Exercise instructions –
Take all the material and copy it exactly.

Material provided –

— BEGIN —

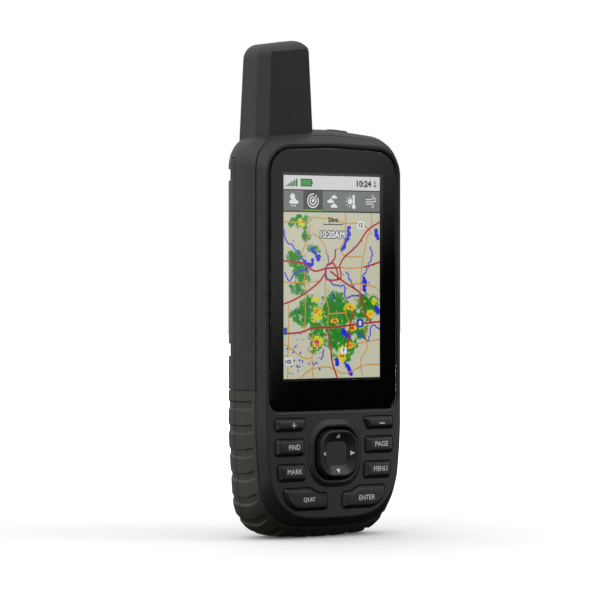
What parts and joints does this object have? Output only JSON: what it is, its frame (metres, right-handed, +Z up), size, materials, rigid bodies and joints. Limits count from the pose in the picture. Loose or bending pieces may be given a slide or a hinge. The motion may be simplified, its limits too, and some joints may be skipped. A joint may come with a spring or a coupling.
{
  "type": "handheld gps navigator",
  "caption": "Rugged handheld satellite navigator: stub antenna, colour map screen, rubber keys round a rocker, ribbed grip and a battery cover with a turning latch.",
  "frame": {"origin": "under the middle of the case, at its lowest point, midway between the rocker's rim in front and the mounting spine behind", "axes": "+Z up towards the antenna, +Y towards the back, +X to the right seen from the front"},
  "size_m": [0.062, 0.035, 0.1632],
  "materials": {
    "case_plastic": "dark grey moulded plastic, fine grain",
    "grip_rubber": "dark olive soft-touch rubber, matt",
    "key_rubber": "dark grey silicone with white legends",
    "lens_glass": "clear, glossy, black printed border",
    "screen": "colour display showing an invented weather map",
    "seal_rubber": "black, matt",
    "board_green": "green solder mask",
    "plated_steel": "bright plated sheet",
    "stainless": "satin stainless steel",
    "copper": "bare copper conductor",
    "ceramic_white": "white, matt",
    "cell_label": "plain copper-brown cell sleeve, no mark",
    "card_plastic": "black, matt",
    "brass": "gold-plated"
  },
  "bodies": {
    "case": {"front_case": "case_plastic", "rear_case": "case_plastic", "antenna_radome": "case_plastic", "grip_boot": "grip_rubber", "display_lens": "lens_glass", "flashlight_lens": "lens_glass", "lcd_panel": "screen", "lens_gasket": "seal_rubber", "keypad_membrane": "seal_rubber", "case_seal": "seal_rubber", "antenna_cable": "seal_rubber", "battery_seal": "seal_rubber", "main_board": "board_green", "port_board": "board_green", "lcd_frame": "plated_steel", "rf_shield": "plated_steel", "contact_bridge": "plated_steel", "contact_plate_left": "plated_steel", "contact_plate_right": "plated_steel", "usb_socket": "stainless", "microsd_socket": "stainless", "contact_spring_left": "stainless", "contact_spring_right": "stainless", "case_screw_1": "stainless", "case_screw_2": "stainless", "case_screw_3": "stainless", "case_screw_4": "stainless", "case_screw_5": "stainless", "helix_winding": "copper", "lcd_flex_cable": "copper", "helix_core": "ceramic_white", "flashlight_led": "ceramic_white", "battery_cell_left": "cell_label", "battery_cell_right": "cell_label", "microsd_card": "card_plastic", "buzzer": "card_plastic", "power_switch": "card_plastic", "antenna_jack": "brass"},
    "rocker_pivot": {"rocker_pivot_plate": "plated_steel"},
    "rocker": {"rocker_pad": "key_rubber"},
    "power_button": {"power_button": "key_rubber"},
    "cover": {"battery_cover": "case_plastic", "cover_grip": "grip_rubber"},
    "latch": {"latch_barrel": "case_plastic", "latch_retaining_ring": "stainless", "bail_pin": "stainless"},
    "bail": {"bail_ring": "stainless"},
    "weather_cap": {"weather_cap": "seal_rubber"},
    "key_zoom_in": {"key_zoom_in": "key_rubber"},
    "key_zoom_out": {"key_zoom_out": "key_rubber"},
    "key_find": {"key_find": "key_rubber"},
    "key_page": {"key_page": "key_rubber"},
    "key_mark": {"key_mark": "key_rubber"},
    "key_menu": {"key_menu": "key_rubber"},
    "key_quit": {"key_quit": "key_rubber"},
    "key_enter": {"key_enter": "key_rubber"}
  },
  "joints": [
    {"name": "key_zoom_in_press", "type": "slide", "parent": "case", "child": "key_zoom_in", "axis": [0, 1, 0], "range_m": [0, 0.0006]},
    {"name": "key_zoom_out_press", "type": "slide", "parent": "case", "child": "key_zoom_out", "axis": [0, 1, 0], "range_m": [0, 0.0006]},
    {"name": "key_find_press", "type": "slide", "parent": "case", "child": "key_find", "axis": [0, 1, 0], "range_m": [0, 0.0006]},
    {"name": "key_page_press", "type": "slide", "parent": "case", "child": "key_page", "axis": [0, 1, 0], "range_m": [0, 0.0006]},
    {"name": "key_mark_press", "type": "slide", "parent": "case", "child": "key_mark", "axis": [0, 1, 0], "range_m": [0, 0.0006]},
    {"name": "key_menu_press", "type": "slide", "parent": "case", "child": "key_menu", "axis": [0, 1, 0], "range_m": [0, 0.0006]},
    {"name": "key_quit_press", "type": "slide", "parent": "case", "child": "key_quit", "axis": [0, 1, 0], "range_m": [0, 0.0006]},
    {"name": "key_enter_press", "type": "slide", "parent": "case", "child": "key_enter", "axis": [0, 1, 0], "range_m": [0, 0.0006]},
    {"name": "power_press", "type": "slide", "parent": "case", "child": "power_button", "axis": [0, 0, -1], "range_m": [0, 0.0006]},
    {"name": "rocker_left_right", "type": "hinge", "parent": "case", "child": "rocker_pivot", "pos_m": [0, -0.0109, 0.0278], "axis": [0, 0, 1], "range_deg": [-4, 4]},
    {"name": "rocker_up_down", "type": "hinge", "parent": "rocker_pivot", "child": "rocker", "pos_m": [0, -0.0121, 0.0278], "axis": [1, 0, 0], "range_deg": [-4, 4]},
    {"name": "cover_lift", "type": "slide", "parent": "case", "child": "cover", "axis": [0, 1, 0], "range_m": [0, 0.04]},
    {"name": "latch_turn", "type": "hinge", "parent": "cover", "child": "latch", "pos_m": [0, 0.011, 0.0276], "axis": [0, 1, 0], "range_deg": [0, 90]},
    {"name": "bail_flip", "type": "hinge", "parent": "latch", "child": "bail", "pos_m": [0, 0.01355, 0.0276], "axis": [1, 0, 0], "range_deg": [0, 95]},
    {"name": "weather_cap_open", "type": "hinge", "parent": "case", "child": "weather_cap", "pos_m": [-0.0112, 0.0134, 0.1116], "axis": [0, 0, 1], "range_deg": [0, 120]}
  ]
}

— END —

Finished exercise –
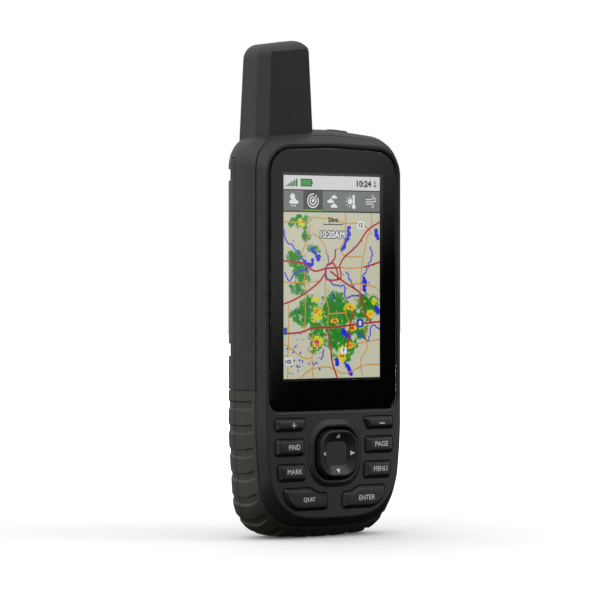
What parts and joints does this object have? Output only JSON: what it is, its frame (metres, right-handed, +Z up), size, materials, rigid bodies and joints. Limits count from the pose in the picture. Loose or bending pieces may be given a slide or a hinge. The motion may be simplified, its limits too, and some joints may be skipped. A joint may come with a spring or a coupling.
{
  "type": "handheld gps navigator",
  "caption": "Rugged handheld satellite navigator: stub antenna, colour map screen, rubber keys round a rocker, ribbed grip and a battery cover with a turning latch.",
  "frame": {"origin": "under the middle of the case, at its lowest point, midway between the rocker's rim in front and the mounting spine behind", "axes": "+Z up towards the antenna, +Y towards the back, +X to the right seen from the front"},
  "size_m": [0.062, 0.035, 0.1632],
  "materials": {
    "case_plastic": "dark grey moulded plastic, fine grain",
    "grip_rubber": "dark olive soft-touch rubber, matt",
    "key_rubber": "dark grey silicone with white legends",
    "lens_glass": "clear, glossy, black printed border",
    "screen": "colour display showing an invented weather map",
    "seal_rubber": "black, matt",
    "board_green": "green solder mask",
    "plated_steel": "bright plated sheet",
    "stainless": "satin stainless steel",
    "copper": "bare copper conductor",
    "ceramic_white": "white, matt",
    "cell_label": "plain copper-brown cell sleeve, no mark",
    "card_plastic": "black, matt",
    "brass": "gold-plated"
  },
  "bodies": {
    "case": {"front_case": "case_plastic", "rear_case": "case_plastic", "antenna_radome": "case_plastic", "grip_boot": "grip_rubber", "display_lens": "lens_glass", "flashlight_lens": "lens_glass", "lcd_panel": "screen", "lens_gasket": "seal_rubber", "keypad_membrane": "seal_rubber", "case_seal": "seal_rubber", "antenna_cable": "seal_rubber", "battery_seal": "seal_rubber", "main_board": "board_green", "port_board": "board_green", "lcd_frame": "plated_steel", "rf_shield": "plated_steel", "contact_bridge": "plated_steel", "contact_plate_left": "plated_steel", "contact_plate_right": "plated_steel", "usb_socket": "stainless", "microsd_socket": "stainless", "contact_spring_left": "stainless", "contact_spring_right": "stainless", "case_screw_1": "stainless", "case_screw_2": "stainless", "case_screw_3": "stainless", "case_screw_4": "stainless", "case_screw_5": "stainless", "helix_winding": "copper", "lcd_flex_cable": "copper", "helix_core": "ceramic_white", "flashlight_led": "ceramic_white", "battery_cell_left": "cell_label", "battery_cell_right": "cell_label", "microsd_card": "card_plastic", "buzzer": "card_plastic", "power_switch": "card_plastic", "antenna_jack": "brass"},
    "rocker_pivot": {"rocker_pivot_plate": "plated_steel"},
    "rocker": {"rocker_pad": "key_rubber"},
    "power_button": {"power_button": "key_rubber"},
    "cover": {"battery_cover": "case_plastic", "cover_grip": "grip_rubber"},
    "latch": {"latch_barrel": "case_plastic", "latch_retaining_ring": "stainless", "bail_pin": "stainless"},
    "bail": {"bail_ring": "stainless"},
    "weather_cap": {"weather_cap": "seal_rubber"},
    "key_zoom_in": {"key_zoom_in": "key_rubber"},
    "key_zoom_out": {"key_zoom_out": "key_rubber"},
    "key_find": {"key_find": "key_rubber"},
    "key_page": {"key_page": "key_rubber"},
    "key_mark": {"key_mark": "key_rubber"},
    "key_menu": {"key_menu": "key_rubber"},
    "key_quit": {"key_quit": "key_rubber"},
    "key_enter": {"key_enter": "key_rubber"}
  },
  "joints": [
    {"name": "key_zoom_in_press", "type": "slide", "parent": "case", "child": "key_zoom_in", "axis": [0, 1, 0], "range_m": [0, 0.0006]},
    {"name": "key_zoom_out_press", "type": "slide", "parent": "case", "child": "key_zoom_out", "axis": [0, 1, 0], "range_m": [0, 0.0006]},
    {"name": "key_find_press", "type": "slide", "parent": "case", "child": "key_find", "axis": [0, 1, 0], "range_m": [0, 0.0006]},
    {"name": "key_page_press", "type": "slide", "parent": "case", "child": "key_page", "axis": [0, 1, 0], "range_m": [0, 0.0006]},
    {"name": "key_mark_press", "type": "slide", "parent": "case", "child": "key_mark", "axis": [0, 1, 0], "range_m": [0, 0.0006]},
    {"name": "key_menu_press", "type": "slide", "parent": "case", "child": "key_menu", "axis": [0, 1, 0], "range_m": [0, 0.0006]},
    {"name": "key_quit_press", "type": "slide", "parent": "case", "child": "key_quit", "axis": [0, 1, 0], "range_m": [0, 0.0006]},
    {"name": "key_enter_press", "type": "slide", "parent": "case", "child": "key_enter", "axis": [0, 1, 0], "range_m": [0, 0.0006]},
    {"name": "power_press", "type": "slide", "parent": "case", "child": "power_button", "axis": [0, 0, -1], "range_m": [0, 0.0006]},
    {"name": "rocker_left_right", "type": "hinge", "parent": "case", "child": "rocker_pivot", "pos_m": [0, -0.0109, 0.0278], "axis": [0, 0, 1], "range_deg": [-4, 4]},
    {"name": "rocker_up_down", "type": "hinge", "parent": "rocker_pivot", "child": "rocker", "pos_m": [0, -0.0121, 0.0278], "axis": [1, 0, 0], "range_deg": [-4, 4]},
    {"name": "cover_lift", "type": "slide", "parent": "case", "child": "cover", "axis": [0, 1, 0], "range_m": [0, 0.04]},
    {"name": "latch_turn", "type": "hinge", "parent": "cover", "child": "latch", "pos_m": [0, 0.011, 0.0276], "axis": [0, 1, 0], "range_deg": [0, 90]},
    {"name": "bail_flip", "type": "hinge", "parent": "latch", "child": "bail", "pos_m": [0, 0.01355, 0.0276], "axis": [1, 0, 0], "range_deg": [0, 95]},
    {"name": "weather_cap_open", "type": "hinge", "parent": "case", "child": "weather_cap", "pos_m": [-0.0112, 0.0134, 0.1116], "axis": [0, 0, 1], "range_deg": [0, 120]}
  ]
}